* **Task instructions**: Return the full listing exactly as it is written.

* **Given material**:

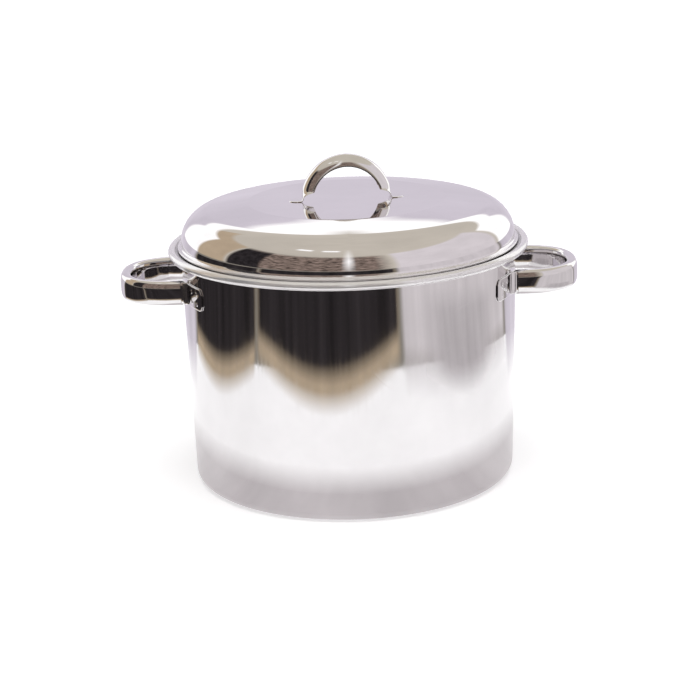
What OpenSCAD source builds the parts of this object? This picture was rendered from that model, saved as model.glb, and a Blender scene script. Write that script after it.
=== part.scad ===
// Water bath canner: a polished steel stock pot with a domed lid and a lift-out wire rack for seven jars.
// Millimetres, +Z up, standing on Z = 0, side handles on the X axis, front towards -Y.

/* [Pot] */
// Outer radius of the wall just under the rim
wall_top_r = 169; // [120:0.5:240]
// Outer radius of the wall just above the bottom corner
wall_base_r = 164; // [115:0.5:235]
// Sheet thickness of the pot
pot_sheet = 0.8; // [0.5:0.1:2]
// Outer radius of the corner between wall and floor
corner_r = 11; // [4:0.5:30]
// Height of the rim bead's centre
bead_z = 238.2; // [150:0.1:320]
// Ring radius of the rolled rim bead
bead_ring_r = 177; // [125:0.1:250]
// Half thickness of the rolled rim bead
bead_r = 4.1; // [2:0.1:7]
// Height of the seat the lid rests on
seat_z = 240.2; // [150:0.1:322]
// Inside radius of the step that carries the seat
seat_fillet = 3; // [1:0.5:8]

/* [Side handles] */
// Height of the strap's middle
grip_z = 205.5; // [120:0.5:280]
// Height of the strap
grip_h = 25; // [14:0.5:40]
// Thickness of the hollow strap
grip_t = 12; // [5:0.5:16]
// Sheet thickness of the strap
grip_sheet = 1; // [0.6:0.1:2]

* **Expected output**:
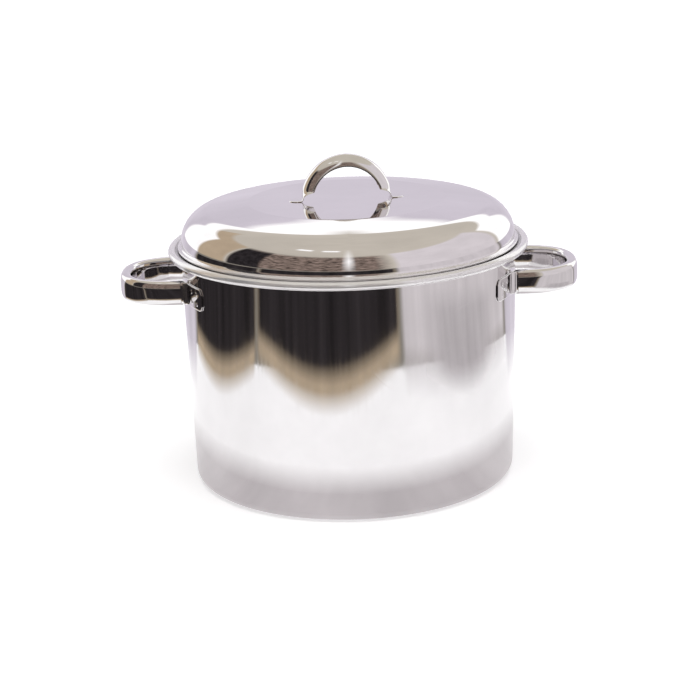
What OpenSCAD source builds the parts of this object? This picture was rendered from that model, saved as model.glb, and a Blender scene script. Write that script after it.
=== part.scad ===
// Water bath canner: a polished steel stock pot with a domed lid and a lift-out wire rack for seven jars.
// Millimetres, +Z up, standing on Z = 0, side handles on the X axis, front towards -Y.

/* [Pot] */
// Outer radius of the wall just under the rim
wall_top_r = 169; // [120:0.5:240]
// Outer radius of the wall just above the bottom corner
wall_base_r = 164; // [115:0.5:235]
// Sheet thickness of the pot
pot_sheet = 0.8; // [0.5:0.1:2]
// Outer radius of the corner between wall and floor
corner_r = 11; // [4:0.5:30]
// Height of the rim bead's centre
bead_z = 238.2; // [150:0.1:320]
// Ring radius of the rolled rim bead
bead_ring_r = 177; // [125:0.1:250]
// Half thickness of the rolled rim bead
bead_r = 4.1; // [2:0.1:7]
// Height of the seat the lid rests on
seat_z = 240.2; // [150:0.1:322]
// Inside radius of the step that carries the seat
seat_fillet = 3; // [1:0.5:8]

/* [Side handles] */
// Height of the strap's middle
grip_z = 205.5; // [120:0.5:280]
// Height of the strap
grip_h = 25; // [14:0.5:40]
// Thickness of the hollow strap
grip_t = 12; // [5:0.5:16]
// Sheet thickness of the strap
grip_sheet = 1; // [0.6:0.1:2]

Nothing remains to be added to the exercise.